JULIET OWUOR: Pass reproductive health Bill to protect people living with HIV

Passing this bill into law would safeguard PLHIV against discriminatory treatment.

In Summary

•I strongly advocate for Sexual Reproductive Health and access to contraceptives, because it has positive health outcomes for women who opt for them.

•Contraceptives give you control over when to have children if you want to.

JULIET OWOUR the founder of Mwanadada Initiative
JULIET OWOUR the founder of Mwanadada Initiative
Image: JULIET OWUOR

The East African Sexual Reproductive Bill 2021, aims to facilitate the attainment of the life-course sexual and reproductive health and rights of all persons in the Community.

It seeks to provide for the progressive realization of integrated sexual and reproductive health information and services as part of the universal health coverage of each Partner State and to prohibit harmful practices from the Community.

Having lived with HIV for 20 years, I have sometimes had to blindly accept procedures not out of my choice, but out of the standard practice of HIV care at the time.

For instance, in 2006, I was in an HIV program that put every woman of childbearing age on contraceptives.

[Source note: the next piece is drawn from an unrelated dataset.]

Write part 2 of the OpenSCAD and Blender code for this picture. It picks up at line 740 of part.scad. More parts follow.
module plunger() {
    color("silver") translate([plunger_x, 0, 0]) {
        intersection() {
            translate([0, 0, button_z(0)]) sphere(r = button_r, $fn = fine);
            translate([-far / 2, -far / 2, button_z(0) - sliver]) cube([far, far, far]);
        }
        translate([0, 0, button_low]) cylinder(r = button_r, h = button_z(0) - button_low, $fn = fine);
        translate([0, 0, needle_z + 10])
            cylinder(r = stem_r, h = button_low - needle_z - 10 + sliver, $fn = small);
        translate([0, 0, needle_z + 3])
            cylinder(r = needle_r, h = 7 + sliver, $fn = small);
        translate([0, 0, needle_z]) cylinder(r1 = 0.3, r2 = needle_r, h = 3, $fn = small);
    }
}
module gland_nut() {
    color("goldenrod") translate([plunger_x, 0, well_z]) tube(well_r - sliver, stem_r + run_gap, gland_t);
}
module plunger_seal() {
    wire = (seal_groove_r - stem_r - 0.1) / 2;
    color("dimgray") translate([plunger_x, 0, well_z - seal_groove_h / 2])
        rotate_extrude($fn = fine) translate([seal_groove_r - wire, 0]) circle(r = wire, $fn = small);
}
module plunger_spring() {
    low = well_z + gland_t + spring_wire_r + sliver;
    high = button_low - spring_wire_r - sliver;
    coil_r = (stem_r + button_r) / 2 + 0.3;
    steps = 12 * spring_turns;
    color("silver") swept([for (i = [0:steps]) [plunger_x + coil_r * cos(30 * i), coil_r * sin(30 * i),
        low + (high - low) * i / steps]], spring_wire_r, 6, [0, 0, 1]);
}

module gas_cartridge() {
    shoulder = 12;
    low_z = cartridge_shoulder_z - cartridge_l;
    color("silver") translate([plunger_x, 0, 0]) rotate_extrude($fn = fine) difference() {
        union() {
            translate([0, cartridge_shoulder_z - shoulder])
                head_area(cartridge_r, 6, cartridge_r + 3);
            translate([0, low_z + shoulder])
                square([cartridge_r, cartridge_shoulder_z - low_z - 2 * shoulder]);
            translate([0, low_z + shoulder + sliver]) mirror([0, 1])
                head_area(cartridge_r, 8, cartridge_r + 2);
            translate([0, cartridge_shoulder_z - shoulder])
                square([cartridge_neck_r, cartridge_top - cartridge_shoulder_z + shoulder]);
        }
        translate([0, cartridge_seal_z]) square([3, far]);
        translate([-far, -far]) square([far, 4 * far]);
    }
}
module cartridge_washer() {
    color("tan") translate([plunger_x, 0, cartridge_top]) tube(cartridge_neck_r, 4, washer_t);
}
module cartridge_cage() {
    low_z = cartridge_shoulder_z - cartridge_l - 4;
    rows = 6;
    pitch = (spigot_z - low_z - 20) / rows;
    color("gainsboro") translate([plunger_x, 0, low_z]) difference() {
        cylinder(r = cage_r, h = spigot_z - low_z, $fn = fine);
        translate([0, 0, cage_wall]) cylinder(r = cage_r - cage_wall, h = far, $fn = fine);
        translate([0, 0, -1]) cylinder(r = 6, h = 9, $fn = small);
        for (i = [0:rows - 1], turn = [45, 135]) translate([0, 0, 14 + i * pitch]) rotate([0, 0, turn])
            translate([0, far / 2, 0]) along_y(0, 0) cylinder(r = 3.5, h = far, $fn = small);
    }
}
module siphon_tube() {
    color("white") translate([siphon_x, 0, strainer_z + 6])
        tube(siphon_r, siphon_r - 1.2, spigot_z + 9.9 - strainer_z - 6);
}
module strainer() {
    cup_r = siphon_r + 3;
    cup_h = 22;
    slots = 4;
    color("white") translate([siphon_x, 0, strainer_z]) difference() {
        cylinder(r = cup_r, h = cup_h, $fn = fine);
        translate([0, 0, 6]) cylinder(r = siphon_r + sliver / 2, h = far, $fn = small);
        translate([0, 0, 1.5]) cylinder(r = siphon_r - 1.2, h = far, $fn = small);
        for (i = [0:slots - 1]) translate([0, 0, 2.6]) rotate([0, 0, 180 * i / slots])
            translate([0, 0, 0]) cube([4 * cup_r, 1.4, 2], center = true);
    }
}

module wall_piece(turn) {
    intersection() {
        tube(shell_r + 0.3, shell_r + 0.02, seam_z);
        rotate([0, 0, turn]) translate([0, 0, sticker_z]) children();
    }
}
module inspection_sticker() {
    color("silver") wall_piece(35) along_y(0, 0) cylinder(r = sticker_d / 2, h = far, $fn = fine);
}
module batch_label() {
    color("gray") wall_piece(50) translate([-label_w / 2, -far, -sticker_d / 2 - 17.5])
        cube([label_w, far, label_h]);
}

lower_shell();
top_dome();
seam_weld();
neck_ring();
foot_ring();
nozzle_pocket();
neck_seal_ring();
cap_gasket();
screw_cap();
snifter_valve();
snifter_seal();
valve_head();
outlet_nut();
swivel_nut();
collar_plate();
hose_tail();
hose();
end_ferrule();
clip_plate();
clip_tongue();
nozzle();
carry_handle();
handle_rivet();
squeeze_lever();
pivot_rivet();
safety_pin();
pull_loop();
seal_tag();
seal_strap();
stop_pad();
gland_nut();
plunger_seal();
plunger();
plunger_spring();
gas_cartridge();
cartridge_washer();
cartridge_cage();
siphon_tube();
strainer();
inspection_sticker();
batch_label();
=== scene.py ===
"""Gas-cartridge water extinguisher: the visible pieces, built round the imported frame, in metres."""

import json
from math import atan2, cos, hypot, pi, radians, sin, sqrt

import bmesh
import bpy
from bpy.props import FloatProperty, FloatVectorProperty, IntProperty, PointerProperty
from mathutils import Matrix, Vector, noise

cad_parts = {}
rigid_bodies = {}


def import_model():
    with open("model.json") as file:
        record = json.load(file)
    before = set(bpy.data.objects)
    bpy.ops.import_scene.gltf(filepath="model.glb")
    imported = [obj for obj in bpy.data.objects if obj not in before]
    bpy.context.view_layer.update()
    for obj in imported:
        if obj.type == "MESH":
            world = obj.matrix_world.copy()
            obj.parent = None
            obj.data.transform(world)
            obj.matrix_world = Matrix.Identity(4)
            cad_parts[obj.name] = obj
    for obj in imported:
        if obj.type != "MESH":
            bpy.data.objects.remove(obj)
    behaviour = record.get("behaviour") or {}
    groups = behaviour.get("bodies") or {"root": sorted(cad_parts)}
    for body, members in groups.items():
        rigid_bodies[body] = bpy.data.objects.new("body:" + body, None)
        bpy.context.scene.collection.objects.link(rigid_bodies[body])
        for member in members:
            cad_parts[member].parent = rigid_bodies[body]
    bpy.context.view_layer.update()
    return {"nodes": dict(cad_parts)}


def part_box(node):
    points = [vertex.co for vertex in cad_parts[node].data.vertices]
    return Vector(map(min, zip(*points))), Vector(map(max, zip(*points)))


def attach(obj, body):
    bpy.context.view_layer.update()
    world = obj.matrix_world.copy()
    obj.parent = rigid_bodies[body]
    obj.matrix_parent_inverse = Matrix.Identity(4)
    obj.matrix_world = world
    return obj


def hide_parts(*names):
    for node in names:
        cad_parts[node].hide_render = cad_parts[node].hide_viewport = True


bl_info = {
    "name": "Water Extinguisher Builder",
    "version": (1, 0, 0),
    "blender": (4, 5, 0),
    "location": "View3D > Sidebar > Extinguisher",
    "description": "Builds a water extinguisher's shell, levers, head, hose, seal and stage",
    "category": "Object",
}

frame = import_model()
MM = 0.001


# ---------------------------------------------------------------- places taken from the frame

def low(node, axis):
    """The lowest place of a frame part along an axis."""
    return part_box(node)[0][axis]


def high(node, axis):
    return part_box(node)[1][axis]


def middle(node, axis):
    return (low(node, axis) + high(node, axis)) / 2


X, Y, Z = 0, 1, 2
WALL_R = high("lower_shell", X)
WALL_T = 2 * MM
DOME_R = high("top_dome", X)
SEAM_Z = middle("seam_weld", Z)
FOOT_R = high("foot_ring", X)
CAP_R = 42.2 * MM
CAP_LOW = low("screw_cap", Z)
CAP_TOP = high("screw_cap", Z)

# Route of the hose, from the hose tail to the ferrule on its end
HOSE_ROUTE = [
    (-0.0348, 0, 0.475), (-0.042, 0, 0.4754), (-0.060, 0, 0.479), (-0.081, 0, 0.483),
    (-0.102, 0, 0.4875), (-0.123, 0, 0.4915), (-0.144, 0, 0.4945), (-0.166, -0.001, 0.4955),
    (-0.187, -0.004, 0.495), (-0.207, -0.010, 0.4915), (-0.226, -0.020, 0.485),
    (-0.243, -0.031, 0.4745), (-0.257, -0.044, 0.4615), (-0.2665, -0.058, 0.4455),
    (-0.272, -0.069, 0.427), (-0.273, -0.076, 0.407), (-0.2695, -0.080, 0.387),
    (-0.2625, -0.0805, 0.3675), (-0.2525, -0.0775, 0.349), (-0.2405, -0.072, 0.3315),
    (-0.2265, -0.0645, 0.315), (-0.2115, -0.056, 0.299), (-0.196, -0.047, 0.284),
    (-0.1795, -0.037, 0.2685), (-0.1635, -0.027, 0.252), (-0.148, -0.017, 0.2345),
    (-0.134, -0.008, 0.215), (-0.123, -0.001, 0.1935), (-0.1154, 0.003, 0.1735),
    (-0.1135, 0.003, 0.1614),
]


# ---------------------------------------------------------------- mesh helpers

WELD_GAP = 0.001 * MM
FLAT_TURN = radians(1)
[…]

I remember I was not sexually active then, but I took Depo-Provera, the injectable hormonal contraception.

After taking the injection twice, I decided to opt out of it because I did not need it then.

Maybe the guidelines were driven by the need for numbers to report back to donors, for the program to keep running.

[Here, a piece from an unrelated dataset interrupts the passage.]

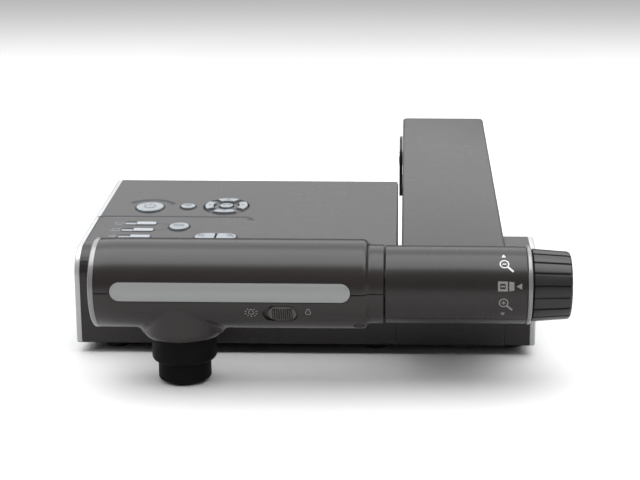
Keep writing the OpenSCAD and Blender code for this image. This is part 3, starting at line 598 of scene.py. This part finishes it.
def ink(bm, points, width, closed=False):
    """A printed line on a key."""
    add_ribbon(bm, points, width, MARK, closed, index=1)


def power_mark(bm, x, y):
    ink(bm, arc(x, y - 0.4, 3.4, 122, 418, 24), 0.9)
    ink(bm, [(x, y + 0.3), (x, y + 4.2)], 0.9)


def menu_mark(bm, x, y):
    for k in (-1, 0, 1):
        ink(bm, [(x - 1.9, y + 1.3 * k), (x + 1.9, y + 1.3 * k)], 0.35)


def source_mark(bm, x, y):
    ink(bm, shifted(box_outline(-2.9, -1.5, 2.9, 1.5, 0.5), x, y), 0.5, closed=True)
    ink(bm, [(x - 1.5, y), (x + 1.5, y)], 0.5)


def arrow_mark(angle):
    def marks(bm, x, y):
        c, s = math.cos(math.radians(angle)), math.sin(math.radians(angle))
        tip = [(12.2, 0), (10.2, 1.3), (10.2, -1.3)]
        add_patch(bm, [(x + c * a - s * b, y + s * a + c * b) for a, b in tip], MARK, index=1)
    return marks


def centre_mark(bm, x, y):
    ink(bm, [(x - 2.4, y - 0.5), (x + 2.4, y - 0.5)], 0.6)
    ink(bm, [(x + 2.4, y - 0.6), (x + 2.4, y + 1.6)], 0.6)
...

I strongly advocate for Sexual Reproductive Health and access to contraceptives, because it has positive health outcomes for women who opt for them.

Contraceptives give you control over when to have children if you want to.

What I am against is tying contraception to life-savingARVs, and leaving women with no choice but to accept them through erroneous information.

I was one of the lucky women living with HIV at the time because many others underwent coerced sterilization, thought of by health care workers as life-saving.

They were avoiding having many orphans and vulnerable children, in the event of the death of HIV-positive mothers.

In fact, five Kenyan women living with HIV sued the government in 2014, for subjecting them to forceful sterilization.

Several HIV-positive women in Africa underwent permanent birth control methods, taking away their choice of having children in the future.

Sterilization is done through a surgical procedure known as tubal ligation.

Tubal ligation is a permanent surgical procedure that involves severing and tying the fallopian tubes.

Historically, forced sterilization has been used by governments to control population demographics.

People with disabilities, diseases like HIV/AIDS, transgender and intersex people, as well as minority groups living in low-to-middle income countries, were frequently targeted by these policies.

As I write this, I glance at my 11-month-old, healthy baby boy, sleeping peacefully beside me.

My socioeconomic circumstances at the time I was being introduced to Depo-Provera, were different from my current situation.

I was not as educated, and unemployed; my immunity was also compromised.

Now, my viral load is undetectable, meaning that there are negligible chances of passing HIV to my baby.

A choice that many HIV-positive women, who are now virally suppressed were robbed of.

Our lives are dynamic and evolving, and so are HIV treatment and care. Treatment guidelines are constantly changing, we don’t know what future guidelines may be, and if they may conflict with our right to bodily autonomy as persons living with HIV (PLHIV).

To this effect, we need to have a legal framework that protects the autonomy of people accessing care.

Behind the numbers are real lives that are affected by policies that do not consider the human aspects.

The EAC SRH Bill 2021 seeks to strengthen the key mechanisms to facilitate the attainment of universal access to sexual and reproductive health care services.

These include family planning, information and education, and the integration of reproductive health into national strategies and programs by 2030.

Everyone, regardless of their HIV status, should be well informed on the contraceptive methods available and should make the decision to use them or not.

Passing this bill into law would safeguard PLHIV against discriminatory treatment guidelines that limit their future reproductive health choices.

Juliet Awuor is the founder of Mwanadada Initiative, non-profit providing young women and girls with SRHR education and economic empowerment.